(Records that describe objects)
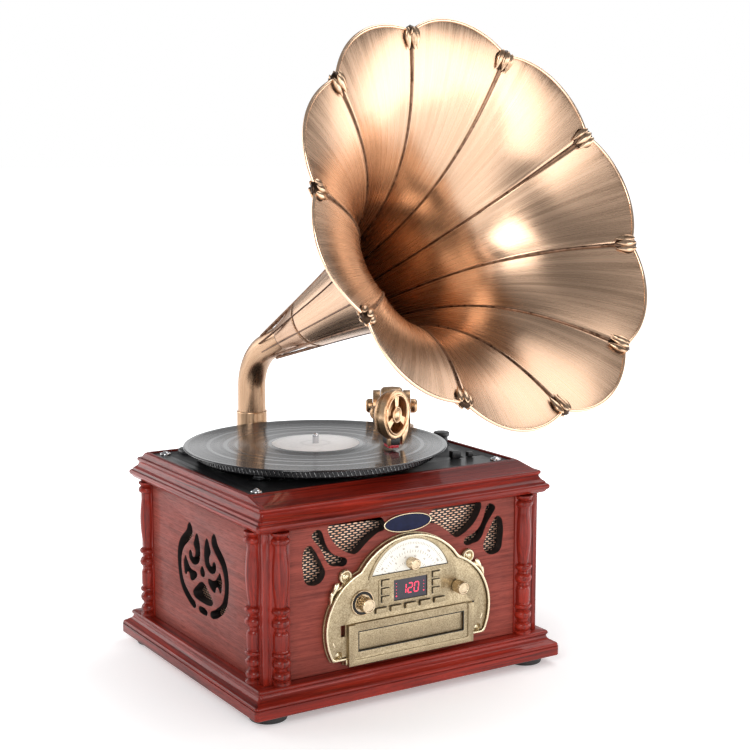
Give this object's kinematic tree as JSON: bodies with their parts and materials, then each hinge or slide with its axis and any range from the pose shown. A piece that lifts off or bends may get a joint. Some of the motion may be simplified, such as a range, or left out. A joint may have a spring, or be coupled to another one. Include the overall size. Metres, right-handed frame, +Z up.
{
  "type": "gramophone-style music centre",
  "caption": "Tabletop record player and radio with a gramophone horn: moulded wooden cabinet, turntable, arched faceplate, disc tray and a ten-petal flared horn on a rear bracket.",
  "frame": {"origin": "centre of the whole object's footprint box at floor level", "axes": "+X to the object's right as the front is faced, +Y to the back, +Z up"},
  "size_m": [0.4613, 0.5348, 0.7206],
  "materials": {
    "mahogany": "gloss",
    "board": "matt",
    "rubber": "matt",
    "mesh": "woven",
    "speaker": "matt",
    "deck_black": "satin",
    "chrome": "polished",
    "bush_brass": "turned",
    "motor_steel": "satin",
    "vinyl": "grooved",
    "black_plastic": "satin",
    "bronze": "brushed",
    "cartridge_black": "satin",
    "stylus_red": "gloss",
    "copper_horn": "brushed, lacquered",
    "rib_dark": "dark",
    "antique_brass": "cast, antiqued",
    "dial_white": "printed",
    "display_red": "gloss",
    "knob_brass": "polished",
    "drive_steel": "satin",
    "badge_navy": "enamel"
  },
  "bodies": {
    "cabinet": {"plinth": "mahogany", "base_board": "board", "feet": "rubber", "front_panel": "mahogany", "left_panel": "mahogany", "right_panel": "mahogany", "back_panel": "mahogany", "corner_posts": "mahogany", "columns": "mahogany", "grille_mesh": "mesh", "speakers": "speaker", "lid_frame": "mahogany", "deck_plate": "deck_black", "deck_screws": "chrome", "spindle_bush": "bush_brass", "motor": "motor_steel", "adapter_45": "black_plastic", "arm_base": "bronze", "horn_bracket": "bronze", "faceplate": "antique_brass", "plate_screws": "antique_brass", "dial_scale": "dial_white", "display": "display_red", "cd_drive": "drive_steel", "badge": "badge_navy", "rear_panel": "black_plastic"},
    "platter": {"platter": "black_plastic", "slip_mat": "rubber", "record": "vinyl", "spindle": "chrome"},
    "pulley": {"motor_pulley": "bush_brass"},
    "arm_swing": {"arm_yoke": "bronze"},
    "arm": {"arm_tube": "bronze", "soundbox_cup": "bronze", "soundbox_ring": "bronze", "cartridge": "cartridge_black", "stylus": "stylus_red"},
    "horn": {"elbow_pipe": "copper_horn", "throat_cone": "copper_horn", "horn_bell": "copper_horn", "horn_ribs": "rib_dark", "rim_clips": "rib_dark"},
    "tray": {"cd_tray": "antique_brass"},
    "tuning": {"tuning_knob": "knob_brass"},
    "volume": {"volume_knob": "knob_brass"},
    "function": {"function_knob": "knob_brass"},
    "speed": {"speed_knob": "black_plastic"},
    "stop": {"stop_switch": "black_plastic"},
    "pitch": {"pitch_slider": "black_plastic"},
    "button_left_1": {"button_left_1": "antique_brass"},
    "button_left_2": {"button_left_2": "antique_brass"},
    "button_left_3": {"button_left_3": "antique_brass"},
    "button_right_1": {"button_right_1": "antique_brass"},
    "button_right_2": {"button_right_2": "antique_brass"},
    "button_right_3": {"button_right_3": "antique_brass"},
    "button_row_1": {"button_row_1": "antique_brass"},
    "button_row_2": {"button_row_2": "antique_brass"},
    "button_row_3": {"button_row_3": "antique_brass"},
    "button_row_4": {"button_row_4": "antique_brass"},
    "button_row_5": {"button_row_5": "antique_brass"}
  },
  "joints": [
    {"name": "platter_spin", "type": "hinge", "parent": "cabinet", "child": "platter", "pos_m": [-0.0555, 0.074, 0.241], "axis": [0, 0, 1], "continuous": true},
    {"name": "pulley_spin", "type": "hinge", "parent": "cabinet", "child": "pulley", "pos_m": [-0.1615, 0.01, 0.23], "axis": [0, 0, 1], "continuous": true},
    {"name": "arm_swing", "type": "hinge", "parent": "cabinet", "child": "arm_swing", "pos_m": [0.1105, 0.171, 0.262], "axis": [0, 0, 1], "range_deg": [-10, 34]},
    {"name": "arm_lift", "type": "hinge", "parent": "arm_swing", "child": "arm", "pos_m": [0.1105, 0.171, 0.262], "axis": [-0.8434, 0.5373, 0], "range_deg": [0, 14]},
    {"name": "horn_swivel", "type": "hinge", "parent": "cabinet", "child": "horn", "pos_m": [-0.0475, 0.247, 0.259], "axis": [0, 0, 1], "range_deg": [-25, 20]},
    {"name": "tray_slide", "type": "slide", "parent": "cabinet", "child": "tray", "axis": [0, -1, 0], "range_m": [0, 0.11]},
    {"name": "tuning_turn", "type": "hinge", "parent": "cabinet", "child": "tuning", "pos_m": [-0.0365, -0.095, 0.1445], "axis": [0, -1, 0], "range_deg": [-130, 130]},
    {"name": "volume_turn", "type": "hinge", "parent": "cabinet", "child": "volume", "pos_m": [-0.097, -0.095, 0.1095], "axis": [0, -1, 0], "range_deg": [-280, 0]},
    {"name": "function_turn", "type": "hinge", "parent": "cabinet", "child": "function", "pos_m": [0.024, -0.095, 0.1095], "axis": [0, -1, 0], "range_deg": [-60, 60]},
    {"name": "speed_turn", "type": "hinge", "parent": "cabinet", "child": "speed", "pos_m": [0.1205, 0.075, 0.23], "axis": [0, 0, 1], "range_deg": [-35, 35]},
    {"name": "stop_slide", "type": "slide", "parent": "cabinet", "child": "stop", "axis": [1, 0, 0], "range_m": [0, 0.0056]},
    {"name": "pitch_slide", "type": "slide", "parent": "cabinet", "child": "pitch", "axis": [1, 0, 0], "range_m": [0, 0.012]},
    {"name": "button_left_1_press", "type": "slide", "parent": "cabinet", "child": "button_left_1", "axis": [0, 1, 0], "range_m": [0, 0.001], "stiffness_N_per_m": 400, "springref_m": -0.001},
    {"name": "button_left_2_press", "type": "slide", "parent": "cabinet", "child": "button_left_2", "axis": [0, 1, 0], "range_m": [0, 0.001], "stiffness_N_per_m": 400, "springref_m": -0.001},
    {"name": "button_left_3_press", "type": "slide", "parent": "cabinet", "child": "button_left_3", "axis": [0, 1, 0], "range_m": [0, 0.001], "stiffness_N_per_m": 400, "springref_m": -0.001},
    {"name": "button_right_1_press", "type": "slide", "parent": "cabinet", "child": "button_right_1", "axis": [0, 1, 0], "range_m": [0, 0.001], "stiffness_N_per_m": 400, "springref_m": -0.001},
    {"name": "button_right_2_press", "type": "slide", "parent": "cabinet", "child": "button_right_2", "axis": [0, 1, 0], "range_m": [0, 0.001], "stiffness_N_per_m": 400, "springref_m": -0.001},
    {"name": "button_right_3_press", "type": "slide", "parent": "cabinet", "child": "button_right_3", "axis": [0, 1, 0], "range_m": [0, 0.001], "stiffness_N_per_m": 400, "springref_m": -0.001},
    {"name": "button_row_1_press", "type": "slide", "parent": "cabinet", "child": "button_row_1", "axis": [0, 1, 0], "range_m": [0, 0.001], "stiffness_N_per_m": 400, "springref_m": -0.001},
    {"name": "button_row_2_press", "type": "slide", "parent": "cabinet", "child": "button_row_2", "axis": [0, 1, 0], "range_m": [0, 0.001], "stiffness_N_per_m": 400, "springref_m": -0.001},
    {"name": "button_row_3_press", "type": "slide", "parent": "cabinet", "child": "button_row_3", "axis": [0, 1, 0], "range_m": [0, 0.001], "stiffness_N_per_m": 400, "springref_m": -0.001},
    {"name": "button_row_4_press", "type": "slide", "parent": "cabinet", "child": "button_row_4", "axis": [0, 1, 0], "range_m": [0, 0.001], "stiffness_N_per_m": 400, "springref_m": -0.001},
    {"name": "button_row_5_press", "type": "slide", "parent": "cabinet", "child": "button_row_5", "axis": [0, 1, 0], "range_m": [0, 0.001], "stiffness_N_per_m": 400, "springref_m": -0.001}
  ],
  "couplings": [
    {"joint": "pulley_spin", "follows": "platter_spin", "ratio": 16.923}
  ]
}
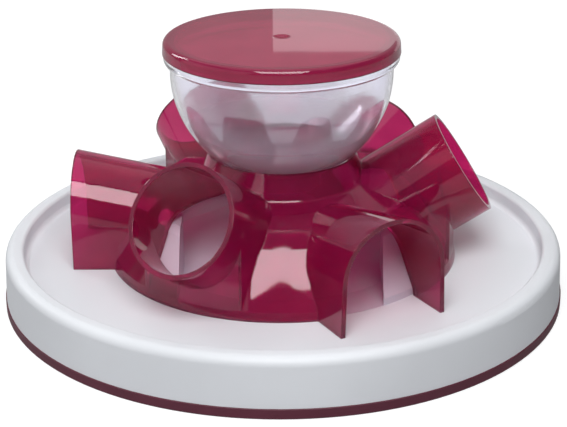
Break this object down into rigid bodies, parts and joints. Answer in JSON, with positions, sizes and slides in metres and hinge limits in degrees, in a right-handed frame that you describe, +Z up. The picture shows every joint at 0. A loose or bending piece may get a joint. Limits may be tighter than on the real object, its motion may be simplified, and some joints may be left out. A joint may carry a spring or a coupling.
{
  "type": "cat puzzle feeder",
  "caption": "Round feeding tray with a hub of level and upward slanting tunnels, fed with dry food from a clear bowl with a lid on top.",
  "frame": {"origin": "middle of the face that the feeder stands on", "axes": "+Z up; +X points to one of the slanted tubes, the arches point to 60, 180 and 300 degrees about +Z from +X"},
  "size_m": [0.2754, 0.2754, 0.128],
  "materials": {
    "white_plastic": "smooth satin moulding, cool white",
    "berry_rubber": "soft matt elastomer, berry red",
    "berry_plastic": "polished, slightly see-through berry red",
    "clear_plastic": "clear, polished, faintly lilac"
  },
  "bodies": {
    "tray": {"tray": "white_plastic", "anti_slip_ring": "berry_rubber", "distributor": "white_plastic"},
    "hub": {"hub": "berry_plastic"},
    "bowl": {"bowl": "clear_plastic"},
    "lid": {"lid": "berry_plastic"}
  },
  "joints": [
    {"name": "hub_lift", "type": "slide", "parent": "tray", "child": "hub", "axis": [0, 0, 1], "range_m": [0, 0.07]},
    {"name": "bowl_lift", "type": "slide", "parent": "hub", "child": "bowl", "axis": [0, 0, 1], "range_m": [0, 0.08]},
    {"name": "lid_lift", "type": "slide", "parent": "bowl", "child": "lid", "axis": [0, 0, 1], "range_m": [0, 0.06]}
  ]
}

## GOAL
Only the lines from the one that contains "Break this object" to the end of the data should be output, exactly as they appear.

## WRITTEN SOLUTION
Break this object down into rigid bodies, parts and joints. Answer in JSON, with positions, sizes and slides in metres and hinge limits in degrees, in a right-handed frame that you describe, +Z up. The picture shows every joint at 0. A loose or bending piece may get a joint. Limits may be tighter than on the real object, its motion may be simplified, and some joints may be left out. A joint may carry a spring or a coupling.
{
  "type": "cat puzzle feeder",
  "caption": "Round feeding tray with a hub of level and upward slanting tunnels, fed with dry food from a clear bowl with a lid on top.",
  "frame": {"origin": "middle of the face that the feeder stands on", "axes": "+Z up; +X points to one of the slanted tubes, the arches point to 60, 180 and 300 degrees about +Z from +X"},
  "size_m": [0.2754, 0.2754, 0.128],
  "materials": {
    "white_plastic": "smooth satin moulding, cool white",
    "berry_rubber": "soft matt elastomer, berry red",
    "berry_plastic": "polished, slightly see-through berry red",
    "clear_plastic": "clear, polished, faintly lilac"
  },
  "bodies": {
    "tray": {"tray": "white_plastic", "anti_slip_ring": "berry_rubber", "distributor": "white_plastic"},
    "hub": {"hub": "berry_plastic"},
    "bowl": {"bowl": "clear_plastic"},
    "lid": {"lid": "berry_plastic"}
  },
  "joints": [
    {"name": "hub_lift", "type": "slide", "parent": "tray", "child": "hub", "axis": [0, 0, 1], "range_m": [0, 0.07]},
    {"name": "bowl_lift", "type": "slide", "parent": "hub", "child": "bowl", "axis": [0, 0, 1], "range_m": [0, 0.08]},
    {"name": "lid_lift", "type": "slide", "parent": "bowl", "child": "lid", "axis": [0, 0, 1], "range_m": [0, 0.06]}
  ]
}